Step 4: Do it again! After it dries, inspect each base to see if it’s “wet” enough. It’s possible that some of the goop ran off during the drying process, or that you find a fingerprint or too. Don’t worry, just mix up some more and do it again. This is also a good opportunity to go in with clear Water Effects over what you’ve already done.
As you can see, the bases look wet and shiny and anywhere where the Effect was allowed to pool has retained some depth. This will have masked any messy drybrushing.

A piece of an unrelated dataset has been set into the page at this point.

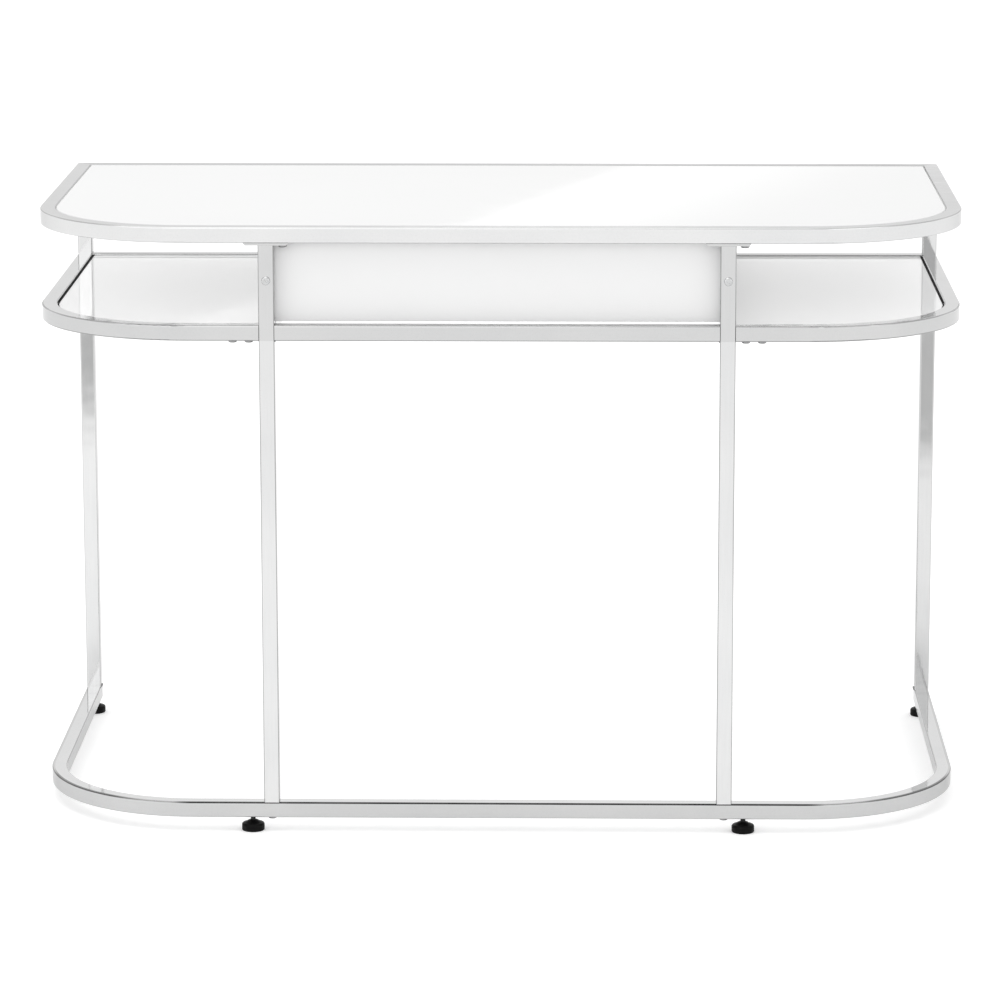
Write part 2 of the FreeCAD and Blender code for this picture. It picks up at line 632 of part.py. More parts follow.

Step 5: Finishing touches. At this point, you can apply Agrax Earthshade, Athonian Camoshade, or any other wash right on top of the dried water. This is something you’ll have to do on any base where you left the Water Effect clear. Mixing color tones is a great way to add depth. Additionally, if you have valleys large enough for the shade to pool you can come back after about 30 minutes of drying time with Nighthaunt Gloom or Nurgle’s Rot. I serendipitously discovered that Nurgle’s Rot will seep and curl its way through partly-dried Agrax and create a great effect. You can see it coming off the toe of this Plague Marine.
All Done! Once any washes have dried, you’re done! You shouldn’t need to seal these as the Effects is very tough. However, if you do get sealer on it or notice any matte areas then just brush a little water effects on and it will dampen it up. In this closeup, you can see how the drybrushes and ridges show through the water. The center grot looks to be on a rise in the earth because the Water Effects wasn’t allowed to pool, and simply makes the dirt shiny.
These three grots show how I position my models on these bases. I don’t just stick them in the center; I try to position them so they’re standing on “dry land” just the way you would if you were trudging through crud. The grot on the right has a small piece of mulch behind him, and some Nighthaunt Gloom effect in the water along the front. Paint your rims black and you’re good to go!